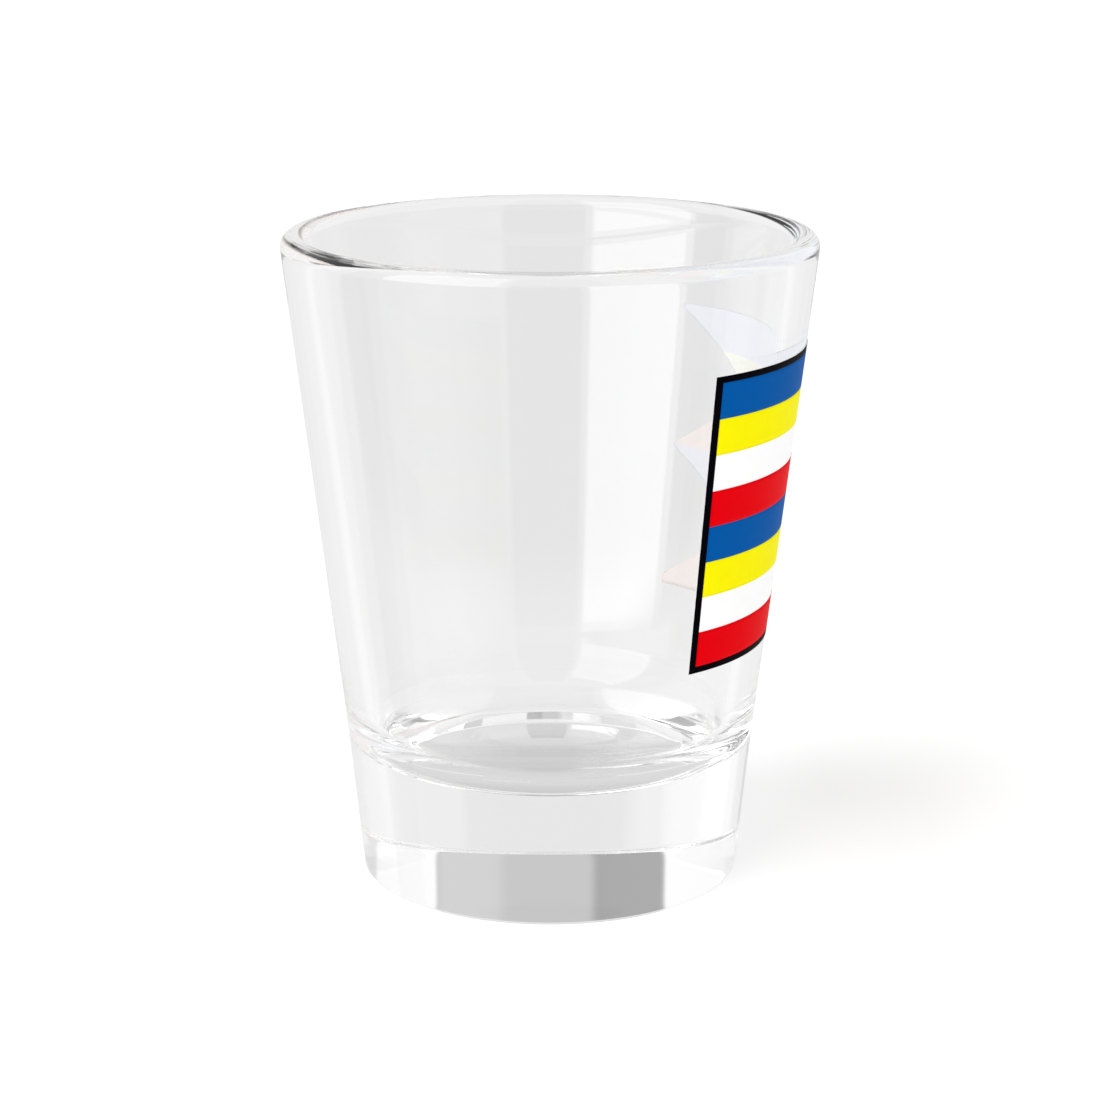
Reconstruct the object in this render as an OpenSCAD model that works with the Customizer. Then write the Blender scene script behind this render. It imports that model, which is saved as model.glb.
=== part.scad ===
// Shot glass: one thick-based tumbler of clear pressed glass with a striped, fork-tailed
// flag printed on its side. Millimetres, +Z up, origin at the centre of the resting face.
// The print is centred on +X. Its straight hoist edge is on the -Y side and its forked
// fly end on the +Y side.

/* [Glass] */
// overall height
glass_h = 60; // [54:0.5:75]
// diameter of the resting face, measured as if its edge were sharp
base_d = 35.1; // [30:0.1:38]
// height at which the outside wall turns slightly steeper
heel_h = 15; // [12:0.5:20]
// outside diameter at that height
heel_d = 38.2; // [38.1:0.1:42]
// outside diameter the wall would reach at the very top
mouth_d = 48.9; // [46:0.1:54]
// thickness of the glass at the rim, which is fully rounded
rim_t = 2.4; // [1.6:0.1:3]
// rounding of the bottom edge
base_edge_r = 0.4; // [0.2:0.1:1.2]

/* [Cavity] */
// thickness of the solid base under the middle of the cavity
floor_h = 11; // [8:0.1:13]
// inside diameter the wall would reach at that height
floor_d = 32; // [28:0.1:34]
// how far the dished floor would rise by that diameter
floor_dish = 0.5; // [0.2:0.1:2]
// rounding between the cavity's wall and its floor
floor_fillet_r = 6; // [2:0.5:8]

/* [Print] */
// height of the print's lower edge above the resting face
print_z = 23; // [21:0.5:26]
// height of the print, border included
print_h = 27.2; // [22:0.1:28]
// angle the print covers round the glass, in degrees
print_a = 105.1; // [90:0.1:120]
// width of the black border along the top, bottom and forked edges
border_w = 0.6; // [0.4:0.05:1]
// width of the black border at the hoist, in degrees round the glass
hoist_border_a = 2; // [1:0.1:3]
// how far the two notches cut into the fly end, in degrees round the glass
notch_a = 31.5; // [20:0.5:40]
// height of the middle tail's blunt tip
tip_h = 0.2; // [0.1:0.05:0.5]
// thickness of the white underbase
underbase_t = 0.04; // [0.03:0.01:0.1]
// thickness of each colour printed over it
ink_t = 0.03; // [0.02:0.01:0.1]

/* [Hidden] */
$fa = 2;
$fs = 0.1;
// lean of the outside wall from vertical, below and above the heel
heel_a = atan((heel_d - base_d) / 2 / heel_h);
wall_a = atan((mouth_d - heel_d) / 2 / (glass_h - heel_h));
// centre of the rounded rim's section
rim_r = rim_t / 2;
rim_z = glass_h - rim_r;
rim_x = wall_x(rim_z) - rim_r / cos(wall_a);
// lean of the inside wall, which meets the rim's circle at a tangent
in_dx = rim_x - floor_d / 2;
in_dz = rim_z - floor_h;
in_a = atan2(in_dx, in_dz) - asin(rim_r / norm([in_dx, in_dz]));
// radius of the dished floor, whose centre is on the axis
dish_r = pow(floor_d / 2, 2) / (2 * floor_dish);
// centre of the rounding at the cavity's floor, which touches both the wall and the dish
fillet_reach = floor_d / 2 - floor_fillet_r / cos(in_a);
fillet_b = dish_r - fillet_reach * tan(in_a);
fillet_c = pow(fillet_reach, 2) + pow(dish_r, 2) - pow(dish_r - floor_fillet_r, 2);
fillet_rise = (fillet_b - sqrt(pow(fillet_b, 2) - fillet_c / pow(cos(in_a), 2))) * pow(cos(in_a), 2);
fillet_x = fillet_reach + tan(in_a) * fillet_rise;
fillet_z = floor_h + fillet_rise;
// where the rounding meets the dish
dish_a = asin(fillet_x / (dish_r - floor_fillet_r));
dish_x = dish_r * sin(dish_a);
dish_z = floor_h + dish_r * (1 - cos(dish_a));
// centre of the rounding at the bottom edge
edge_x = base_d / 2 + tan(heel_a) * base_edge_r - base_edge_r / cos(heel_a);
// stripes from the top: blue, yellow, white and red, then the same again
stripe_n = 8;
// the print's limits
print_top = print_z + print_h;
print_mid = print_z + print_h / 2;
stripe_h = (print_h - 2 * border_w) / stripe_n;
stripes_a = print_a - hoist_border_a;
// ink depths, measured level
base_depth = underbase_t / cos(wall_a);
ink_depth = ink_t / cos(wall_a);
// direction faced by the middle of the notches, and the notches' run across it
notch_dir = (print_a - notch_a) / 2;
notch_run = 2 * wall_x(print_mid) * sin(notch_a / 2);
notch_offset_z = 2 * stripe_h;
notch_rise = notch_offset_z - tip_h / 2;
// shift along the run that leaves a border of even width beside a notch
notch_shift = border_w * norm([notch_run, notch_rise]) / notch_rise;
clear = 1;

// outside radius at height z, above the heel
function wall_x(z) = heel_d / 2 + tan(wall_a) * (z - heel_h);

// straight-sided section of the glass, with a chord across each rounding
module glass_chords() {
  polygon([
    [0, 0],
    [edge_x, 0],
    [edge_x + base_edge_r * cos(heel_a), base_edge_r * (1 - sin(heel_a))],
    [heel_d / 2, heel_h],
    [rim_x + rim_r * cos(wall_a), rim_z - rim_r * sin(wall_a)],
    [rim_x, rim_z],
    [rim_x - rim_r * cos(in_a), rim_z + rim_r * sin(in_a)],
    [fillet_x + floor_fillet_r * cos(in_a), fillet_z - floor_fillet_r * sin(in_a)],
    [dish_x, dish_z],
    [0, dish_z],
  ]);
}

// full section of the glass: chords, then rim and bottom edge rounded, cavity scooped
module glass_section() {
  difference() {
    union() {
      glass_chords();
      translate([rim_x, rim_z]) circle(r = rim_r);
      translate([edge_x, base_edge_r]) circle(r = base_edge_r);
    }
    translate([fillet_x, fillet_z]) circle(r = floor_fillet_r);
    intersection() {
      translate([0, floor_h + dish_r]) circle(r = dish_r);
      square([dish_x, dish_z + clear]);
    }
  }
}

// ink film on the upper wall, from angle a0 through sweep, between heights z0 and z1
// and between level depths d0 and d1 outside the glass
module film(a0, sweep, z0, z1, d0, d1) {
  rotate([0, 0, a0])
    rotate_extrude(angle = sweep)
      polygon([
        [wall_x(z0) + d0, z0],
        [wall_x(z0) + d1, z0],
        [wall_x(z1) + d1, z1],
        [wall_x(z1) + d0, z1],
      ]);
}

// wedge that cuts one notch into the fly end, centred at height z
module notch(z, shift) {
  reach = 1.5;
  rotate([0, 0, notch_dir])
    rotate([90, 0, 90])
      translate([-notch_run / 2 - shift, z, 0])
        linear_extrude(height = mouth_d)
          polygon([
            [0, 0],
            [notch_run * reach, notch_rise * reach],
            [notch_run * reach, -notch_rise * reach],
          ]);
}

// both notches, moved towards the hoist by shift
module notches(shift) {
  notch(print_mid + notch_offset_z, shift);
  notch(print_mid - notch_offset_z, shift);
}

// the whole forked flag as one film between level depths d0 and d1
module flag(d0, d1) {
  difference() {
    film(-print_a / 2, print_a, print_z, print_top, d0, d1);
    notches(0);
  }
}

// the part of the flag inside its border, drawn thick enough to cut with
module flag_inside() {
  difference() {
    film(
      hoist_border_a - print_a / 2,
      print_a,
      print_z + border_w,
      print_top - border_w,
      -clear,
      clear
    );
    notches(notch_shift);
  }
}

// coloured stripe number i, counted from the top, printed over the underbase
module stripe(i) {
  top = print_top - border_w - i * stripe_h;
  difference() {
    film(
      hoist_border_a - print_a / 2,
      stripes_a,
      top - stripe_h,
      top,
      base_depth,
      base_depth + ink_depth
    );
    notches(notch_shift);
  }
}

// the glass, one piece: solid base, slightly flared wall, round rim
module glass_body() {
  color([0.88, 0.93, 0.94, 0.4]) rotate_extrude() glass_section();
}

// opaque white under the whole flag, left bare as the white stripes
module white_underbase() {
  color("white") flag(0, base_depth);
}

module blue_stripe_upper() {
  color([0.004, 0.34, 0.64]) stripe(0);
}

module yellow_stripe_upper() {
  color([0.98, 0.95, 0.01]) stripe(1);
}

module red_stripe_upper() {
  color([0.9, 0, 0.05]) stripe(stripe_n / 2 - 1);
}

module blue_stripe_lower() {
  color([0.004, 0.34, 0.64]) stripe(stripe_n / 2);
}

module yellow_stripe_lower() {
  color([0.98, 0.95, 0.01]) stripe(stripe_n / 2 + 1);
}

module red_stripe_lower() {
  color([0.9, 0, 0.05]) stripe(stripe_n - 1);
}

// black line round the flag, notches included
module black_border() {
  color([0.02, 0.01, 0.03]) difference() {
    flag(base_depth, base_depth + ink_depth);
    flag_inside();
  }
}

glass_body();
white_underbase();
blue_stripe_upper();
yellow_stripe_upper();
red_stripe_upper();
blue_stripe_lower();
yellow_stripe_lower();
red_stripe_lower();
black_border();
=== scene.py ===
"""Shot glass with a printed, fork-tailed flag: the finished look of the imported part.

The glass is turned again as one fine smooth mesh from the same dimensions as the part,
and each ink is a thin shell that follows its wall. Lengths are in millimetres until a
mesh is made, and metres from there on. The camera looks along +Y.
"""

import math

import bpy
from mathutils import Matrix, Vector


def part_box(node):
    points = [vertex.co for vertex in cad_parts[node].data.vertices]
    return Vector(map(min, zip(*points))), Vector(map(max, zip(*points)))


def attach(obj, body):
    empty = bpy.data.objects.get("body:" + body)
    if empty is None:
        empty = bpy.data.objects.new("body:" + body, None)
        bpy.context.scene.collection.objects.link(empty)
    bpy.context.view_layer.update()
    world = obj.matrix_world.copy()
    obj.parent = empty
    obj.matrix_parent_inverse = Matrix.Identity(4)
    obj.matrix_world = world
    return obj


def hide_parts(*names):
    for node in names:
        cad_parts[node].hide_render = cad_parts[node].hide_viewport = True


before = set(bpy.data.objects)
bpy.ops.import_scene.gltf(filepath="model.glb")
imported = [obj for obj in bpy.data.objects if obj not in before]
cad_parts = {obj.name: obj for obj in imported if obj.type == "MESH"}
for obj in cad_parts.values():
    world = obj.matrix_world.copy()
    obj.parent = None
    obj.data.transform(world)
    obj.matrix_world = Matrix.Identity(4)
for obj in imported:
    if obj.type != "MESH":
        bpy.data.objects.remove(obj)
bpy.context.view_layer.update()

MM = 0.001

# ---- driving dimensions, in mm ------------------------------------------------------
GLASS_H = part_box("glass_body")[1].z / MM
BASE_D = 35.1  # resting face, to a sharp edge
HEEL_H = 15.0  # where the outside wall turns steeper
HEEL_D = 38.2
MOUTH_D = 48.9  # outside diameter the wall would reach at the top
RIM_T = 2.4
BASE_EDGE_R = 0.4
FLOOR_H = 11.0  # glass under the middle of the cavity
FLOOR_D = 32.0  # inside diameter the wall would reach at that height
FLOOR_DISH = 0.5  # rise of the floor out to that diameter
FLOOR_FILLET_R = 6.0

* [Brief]
Where a line holds the string "Vector", copy that line.

* [Correct result]
from mathutils import Matrix, Vector
    return Vector(map(min, zip(*points))), Vector(map(max, zip(*points)))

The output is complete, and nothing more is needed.